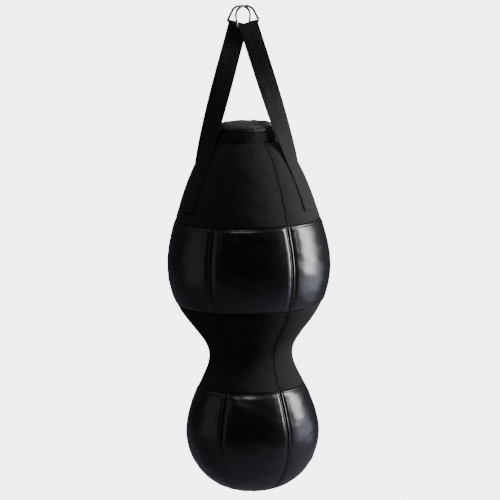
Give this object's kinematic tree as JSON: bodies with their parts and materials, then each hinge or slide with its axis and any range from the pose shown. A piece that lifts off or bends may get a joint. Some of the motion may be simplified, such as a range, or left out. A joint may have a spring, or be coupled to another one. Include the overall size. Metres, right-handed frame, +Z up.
{
  "type": "heavy punching bag",
  "caption": "Hourglass heavy punching bag: a large stuffed ball over a small one, joined by a slim waist, hung from two rings by webbing straps.",
  "frame": {"origin": "the hanging point, where a hook bears on the inside of the two D-rings' round tops", "axes": "+Z up along the bag's axis, -Y the front, +X to the right seen from the front, along the lid's zip"},
  "size_m": [0.421, 0.421, 1.2777],
  "materials": {
    "vinyl": "glossy black coated hide, fine grain",
    "canvas": "matte black woven canvas",
    "webbing": "black woven webbing, low sheen",
    "ring_chrome": "bright plated round wire",
    "foam": "grey open-cell foam sheet",
    "lining": "thin black woven lining",
    "filling": "packed shredded textile",
    "stiffener": "black plastic strip",
    "zip_teeth": "black moulded teeth",
    "zip_metal": "black enamelled zip slider"
  },
  "bodies": {
    "rear_ring": {"d_ring_left": "ring_chrome"},
    "bag": {"bottom_patch": "vinyl", "collar_band": "vinyl", "inner_liner": "lining", "lid_panel_front": "vinyl", "lid_panel_rear": "vinyl", "lower_ball_padding": "foam", "lower_ball_panel_1": "vinyl", "lower_ball_panel_2": "vinyl", "lower_ball_panel_3": "vinyl", "lower_ball_panel_4": "vinyl", "lower_ball_panel_5": "vinyl", "lower_ball_panel_6": "vinyl", "mouth_stiffener": "stiffener", "rim_binding": "vinyl", "shoulder_padding": "foam", "shoulder_panel_1": "canvas", "shoulder_panel_2": "canvas", "shoulder_panel_3": "canvas", "shoulder_panel_4": "canvas", "shoulder_panel_5": "canvas", "shoulder_panel_6": "canvas", "strap_front_left": "webbing", "strap_front_right": "webbing", "strap_loop_left": "webbing", "strap_loop_right": "webbing", "strap_rear_left": "webbing", "strap_rear_right": "webbing", "textile_filling": "filling", "upper_ball_padding": "foam", "upper_ball_panel_1": "vinyl", "upper_ball_panel_2": "vinyl", "upper_ball_panel_3": "vinyl", "upper_ball_panel_4": "vinyl", "upper_ball_panel_5": "vinyl", "upper_ball_panel_6": "vinyl", "waist_padding": "foam", "waist_panel_1": "canvas", "waist_panel_2": "canvas", "waist_panel_3": "canvas", "waist_panel_4": "canvas", "waist_panel_5": "canvas", "waist_panel_6": "canvas", "webbing_backing": "webbing", "zip_row_front": "zip_teeth", "zip_row_rear": "zip_teeth", "zip_stop_closed": "zip_teeth", "zip_stop_open": "zip_teeth", "zip_tape_front": "lining", "zip_tape_rear": "lining"},
    "front_ring": {"d_ring_right": "ring_chrome"},
    "slider": {"zip_slider": "zip_metal"},
    "pull_tab": {"zip_pull": "zip_metal"}
  },
  "joints": [
    {"name": "bag_swing", "type": "hinge", "parent": "rear_ring", "child": "bag", "pos_m": [0, 0, -0.0435], "axis": [1, 0, 0], "range_deg": [-45, 45], "deforming": ["strap_loop_left", "strap_loop_right"]},
    {"name": "front_ring_turn", "type": "hinge", "parent": "bag", "child": "front_ring", "pos_m": [0, 0, -0.0435], "axis": [1, 0, 0], "range_deg": [-45, 45]},
    {"name": "zip_slide", "type": "slide", "parent": "bag", "child": "slider", "axis": [-1, 0, 0], "range_m": [0, 0.096]},
    {"name": "pull_flip", "type": "hinge", "parent": "slider", "child": "pull_tab", "pos_m": [0.048, 0, -0.2964], "axis": [0, 1, 0], "range_deg": [0, 165]}
  ],
  "couplings": [
    {"joint": "front_ring_turn", "follows": "bag_swing", "ratio": -1}
  ]
}
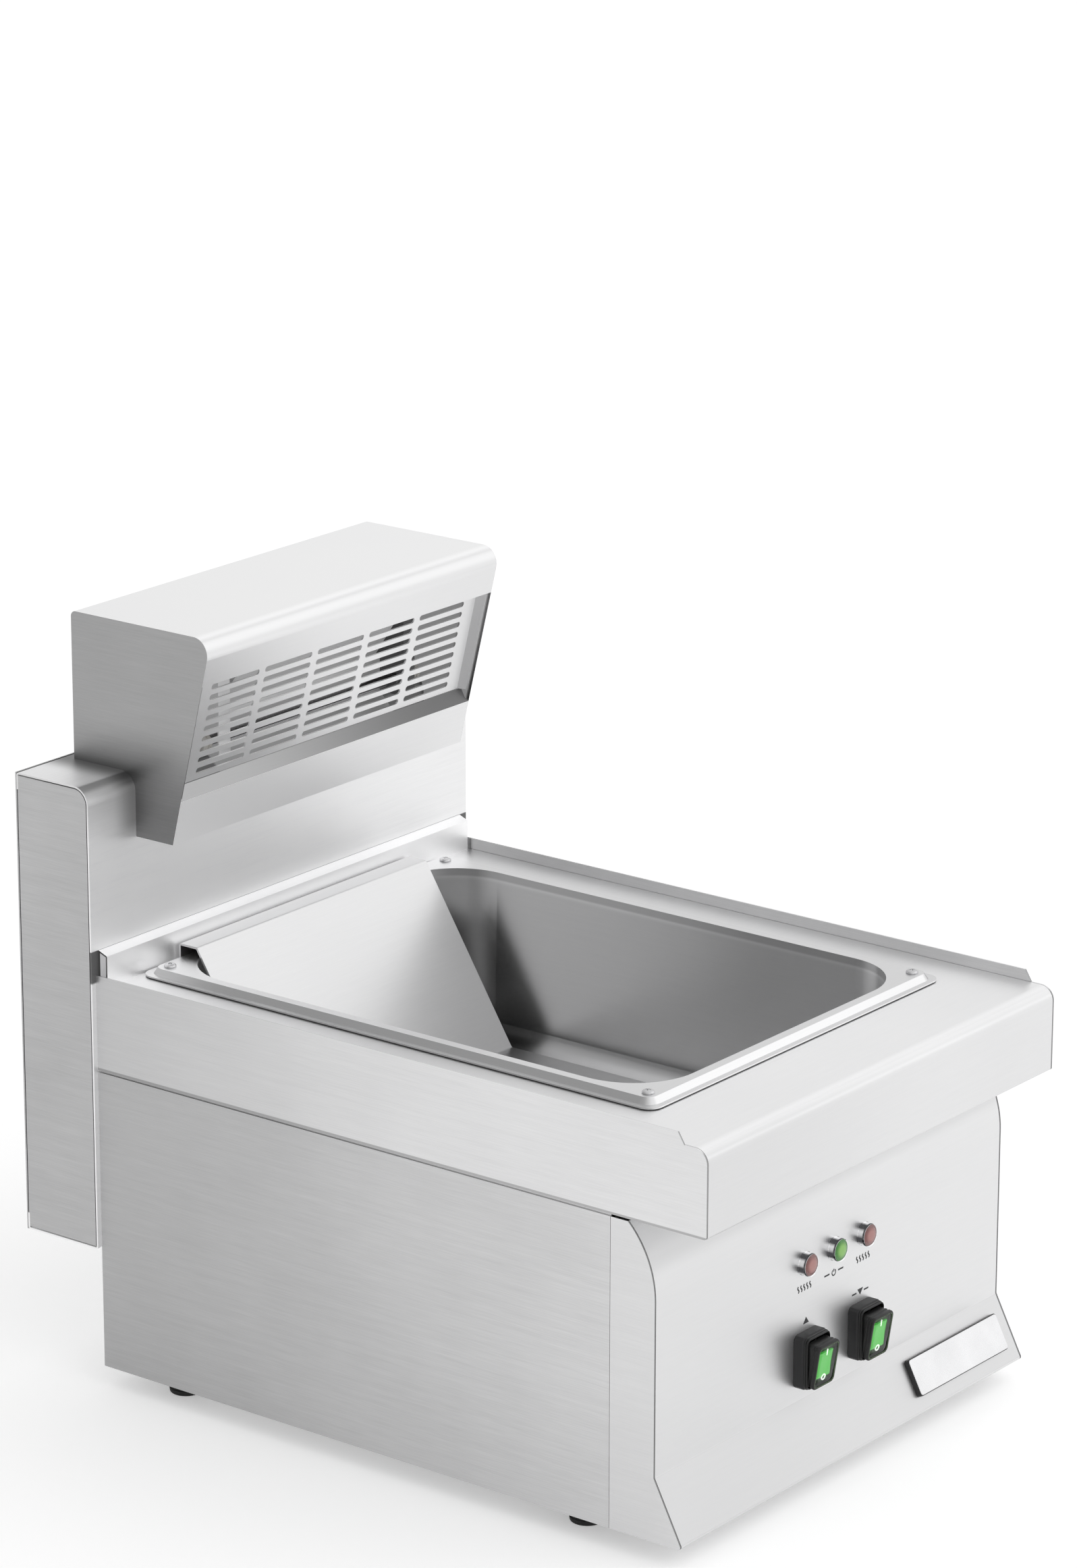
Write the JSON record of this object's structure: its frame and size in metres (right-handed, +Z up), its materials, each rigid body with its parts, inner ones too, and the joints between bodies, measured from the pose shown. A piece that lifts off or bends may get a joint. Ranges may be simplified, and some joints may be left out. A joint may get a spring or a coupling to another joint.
{
  "type": "fry warmer",
  "caption": "Counter-top fry warmer: stainless case on rubber feet with a heated basin, slotted drainer insert, pilot lamps, rocker switches and a rear hood with a grilled heat lamp.",
  "frame": {"origin": "on the ground, under the middle of the machine's bounding box", "axes": "+X to the right as the user faces the front, +Y to the back, +Z up"},
  "size_m": [0.408, 0.5824, 0.539],
  "materials": {
    "stainless_sheet": "fine brushed stainless sheet",
    "satin_steel": "satin stainless",
    "plated_steel": "bright plated or stainless hardware",
    "bright_aluminium": "bright anodised",
    "heater_sheath": "dark oxidised sheath",
    "quartz_glass": "clear quartz tube with ceramic ends",
    "chromed_ring": "polished",
    "red_lens": "translucent unlit red",
    "green_lens": "translucent green",
    "green_rocker": "translucent green",
    "clear_cover": "clear soft cover",
    "black_plastic": "moulded black",
    "white_plastic": "moulded off-white",
    "wire_sleeve": "black sleeving",
    "black_rubber": "black rubber"
  },
  "bodies": {
    "cabinet": {"base_plate": "stainless_sheet", "left_side_panel": "stainless_sheet", "right_side_panel": "stainless_sheet", "left_front_cheek": "stainless_sheet", "right_front_cheek": "stainless_sheet", "front_panel": "stainless_sheet", "back_panel": "stainless_sheet", "worktop": "stainless_sheet", "left_worktop_side": "stainless_sheet", "right_worktop_side": "stainless_sheet", "rear_upstand": "stainless_sheet", "housing_shell": "stainless_sheet", "housing_left_cap": "stainless_sheet", "housing_right_cap": "stainless_sheet", "housing_back_cover": "stainless_sheet", "hood_shell": "stainless_sheet", "hood_apron": "stainless_sheet", "hood_left_side": "stainless_sheet", "hood_right_side": "stainless_sheet", "hood_grille": "satin_steel", "upper_heater": "quartz_glass", "hood_reflector": "bright_aluminium", "heater_brackets": "plated_steel", "basin": "satin_steel", "basin_seal": "black_rubber", "lower_heater": "heater_sheath", "heater_clamps": "plated_steel", "clamp_nuts": "plated_steel", "thermostat": "bright_aluminium", "pan_head_screws": "plated_steel", "left_lamp_bezel": "chromed_ring", "left_lamp_lens": "red_lens", "left_lamp_body": "black_plastic", "middle_lamp_bezel": "chromed_ring", "middle_lamp_lens": "green_lens", "middle_lamp_body": "black_plastic", "right_lamp_bezel": "chromed_ring", "right_lamp_lens": "red_lens", "right_lamp_body": "black_plastic", "lamp_nuts": "black_plastic", "up_switch_base": "black_plastic", "up_switch_bellows": "black_rubber", "up_switch_body": "black_plastic", "down_switch_base": "black_plastic", "down_switch_bellows": "black_rubber", "down_switch_body": "black_plastic", "name_plate": "bright_aluminium", "front_left_foot": "black_rubber", "front_right_foot": "black_rubber", "back_left_foot": "black_rubber", "back_right_foot": "black_rubber", "foot_screws": "plated_steel", "terminal_block": "white_plastic", "wiring_loom": "wire_sleeve", "cable_gland": "black_plastic"},
    "insert": {"drainer_insert": "satin_steel"},
    "up_switch_rocker": {"up_rocker": "green_rocker", "up_rocker_cover": "clear_cover"},
    "down_switch_rocker": {"down_rocker": "green_rocker", "down_rocker_cover": "clear_cover"}
  },
  "joints": [
    {"name": "insert_lift", "type": "slide", "parent": "cabinet", "child": "insert", "axis": [0, 0, 1], "range_m": [0, 0.08]},
    {"name": "up_switch_rock", "type": "hinge", "parent": "cabinet", "child": "up_switch_rocker", "pos_m": [-0.0315, -0.2572, 0.0885], "axis": [-1, 0, 0], "range_deg": [0, 18]},
    {"name": "down_switch_rock", "type": "hinge", "parent": "cabinet", "child": "down_switch_rocker", "pos_m": [0.0315, -0.2572, 0.0885], "axis": [-1, 0, 0], "range_deg": [0, 18]}
  ]
}
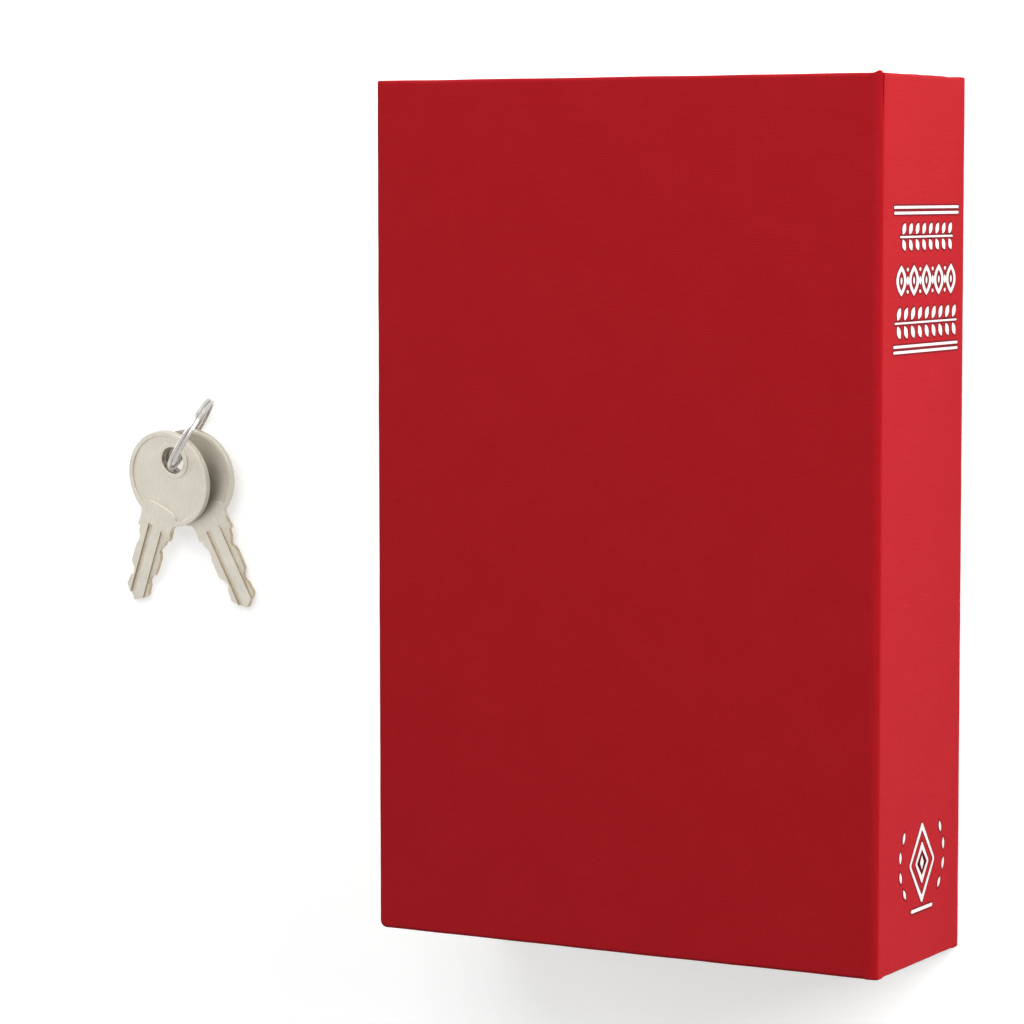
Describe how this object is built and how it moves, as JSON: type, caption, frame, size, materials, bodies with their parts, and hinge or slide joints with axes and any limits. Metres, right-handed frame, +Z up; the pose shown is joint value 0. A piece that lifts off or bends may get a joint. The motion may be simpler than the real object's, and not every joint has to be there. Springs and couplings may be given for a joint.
{
  "type": "book diversion safe",
  "caption": "Diversion safe disguised as a cloth-bound hardback book: a hinged cover over cut-away pages, a steel box with a keyed lid inside, and keys on a split ring",
  "frame": {"origin": "centre of the back cover's outer face, on the surface that the book lies on", "axes": "+Z up through the closed book, +X towards the spine, +Y towards the head of the book"},
  "size_m": [0.2785, 0.24, 0.055],
  "materials": {
    "cover_cloth": "fine linen book cloth, matte",
    "greyboard": "matte",
    "endpaper": "matte",
    "pages": "trimmed page edges",
    "box_enamel": "fine-textured powder coat",
    "zinc_steel": "zinc plated",
    "lock_chrome": "polished",
    "lock_brass": "machined",
    "key_nickel": "nickel plated brass, satin"
  },
  "bodies": {
    "case_and_box": {"back_cover_board": "greyboard", "back_cover_cloth": "cover_cloth", "back_endpaper": "endpaper", "back_joint_cloth": "cover_cloth", "front_joint_cloth": "cover_cloth", "spine_board": "greyboard", "spine_cloth": "cover_cloth", "head_pages": "pages", "tail_pages": "pages", "fore_edge_pages": "pages", "spine_pages": "pages", "box_tray": "box_enamel", "tray_hinge_leaf": "zinc_steel", "hinge_pin": "zinc_steel", "tray_rivet_1": "zinc_steel", "tray_rivet_2": "zinc_steel", "tray_rivet_3": "zinc_steel", "catch_bracket": "zinc_steel"},
    "front_cover": {"front_cover_board": "greyboard", "front_cover_cloth": "cover_cloth", "front_endpaper": "endpaper"},
    "lid": {"box_lid": "box_enamel", "lid_hinge_leaf": "zinc_steel", "lid_rivet_1": "zinc_steel", "lid_rivet_2": "zinc_steel", "lid_rivet_3": "zinc_steel", "lock_body": "lock_chrome", "lock_washer": "zinc_steel", "lock_nut": "zinc_steel"},
    "lock_core": {"lock_plug": "lock_brass", "lock_wafer_1": "lock_brass", "lock_wafer_2": "lock_brass", "lock_wafer_3": "lock_brass", "lock_wafer_4": "lock_brass", "lock_cam": "zinc_steel", "cam_washer": "zinc_steel", "cam_screw": "zinc_steel"},
    "key_ring": {"split_ring": "key_nickel"},
    "first_key": {"key_1": "key_nickel"},
    "second_key": {"key_2": "key_nickel"}
  },
  "joints": [
    {"name": "cover_hinge", "type": "hinge", "parent": "case_and_box", "child": "front_cover", "pos_m": [0.0765, 0, 0.054], "axis": [0, 1, 0], "range_deg": [0, 200], "deforming": ["front_joint_cloth"]},
    {"name": "lid_hinge", "type": "hinge", "parent": "case_and_box", "child": "lid", "pos_m": [0.06365, 0, 0.04705], "axis": [0, 1, 0], "range_deg": [0, 110]},
    {"name": "lock_turn", "type": "hinge", "parent": "lid", "child": "lock_core", "pos_m": [-0.0415, 0, 0.0357], "axis": [0, 0, 1], "range_deg": [0, 90]},
    {"name": "ring_lift", "type": "slide", "parent": "case_and_box", "child": "key_ring", "axis": [0, 0, 1], "range_m": [0, 0.1]},
    {"name": "key_1_swing", "type": "hinge", "parent": "key_ring", "child": "first_key", "pos_m": [-0.17771, 0.0076, 0.00911], "axis": [0.077, 0.1651, -0.9833], "range_deg": [0, 25]},
    {"name": "key_2_swing", "type": "hinge", "parent": "key_ring", "child": "second_key", "pos_m": [-0.1781, 0.00783, 0.00429], "axis": [0.0363, -0.0778, 0.9963], "range_deg": [0, 25]}
  ],
  "couplings": [
    {"joint": "lid_hinge", "follows": "cover_hinge", "ratio": 0.55}
  ]
}
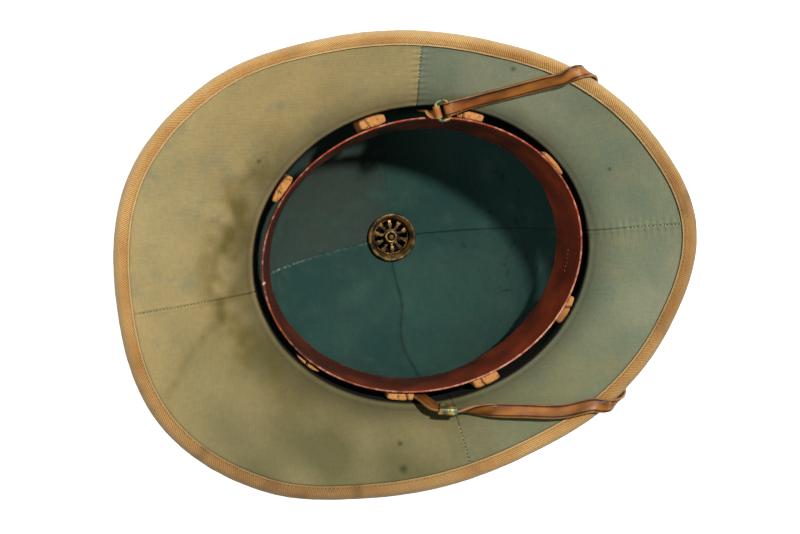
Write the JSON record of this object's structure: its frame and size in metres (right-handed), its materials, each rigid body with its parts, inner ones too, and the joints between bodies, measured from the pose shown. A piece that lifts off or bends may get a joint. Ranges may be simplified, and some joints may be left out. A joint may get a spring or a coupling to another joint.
{
  "type": "pith helmet",
  "caption": "Cloth-covered cork sun helmet with a wide oval brim, green lining, leather sweatband on cork spacers, brass vent and leather chin strap.",
  "frame": {"origin": "centre of the ventilator cap's flat top, which the upturned helmet stands on", "axes": "+X to the front peak, +Y to the wearer's right, +Z from the crown's top up to the head opening"},
  "size_m": [0.3525, 0.2776, 0.1527],
  "materials": {
    "khaki_drill": "matte cotton drill over a cork shell",
    "green_cotton": "matte plain weave, dark teal",
    "faded_green_cotton": "matte plain weave, faded and stained",
    "khaki_tape": "matte ribbed tape",
    "brown_leather": "satin, worn pale at its edges",
    "tan_leather": "satin, creased",
    "raw_cork": "matte, bare cut cork",
    "brass": "aged, with green tarnish in its corners"
  },
  "bodies": {
    "root": {"pith_crown": "khaki_drill", "pith_brim": "khaki_drill", "crown_lining": "green_cotton", "brim_underlay": "faded_green_cotton", "brim_binding": "khaki_tape", "hat_band": "khaki_drill", "sweatband": "brown_leather", "vent_collar": "brass", "vent_cap": "khaki_drill", "chin_strap": "tan_leather", "strap_tab": "tan_leather", "strap_ring": "brass", "strap_slide": "brass", "cork_spacer_1": "raw_cork", "cork_spacer_2": "raw_cork", "cork_spacer_3": "raw_cork", "cork_spacer_4": "raw_cork", "cork_spacer_5": "raw_cork", "cork_spacer_6": "raw_cork", "cork_spacer_7": "raw_cork", "cork_spacer_8": "raw_cork"}
  },
  "joints": []
}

» **To be done**
Check the records above line by line and tally those holding the string "rigid". Answer with the number only.

» **Finished exercise**
2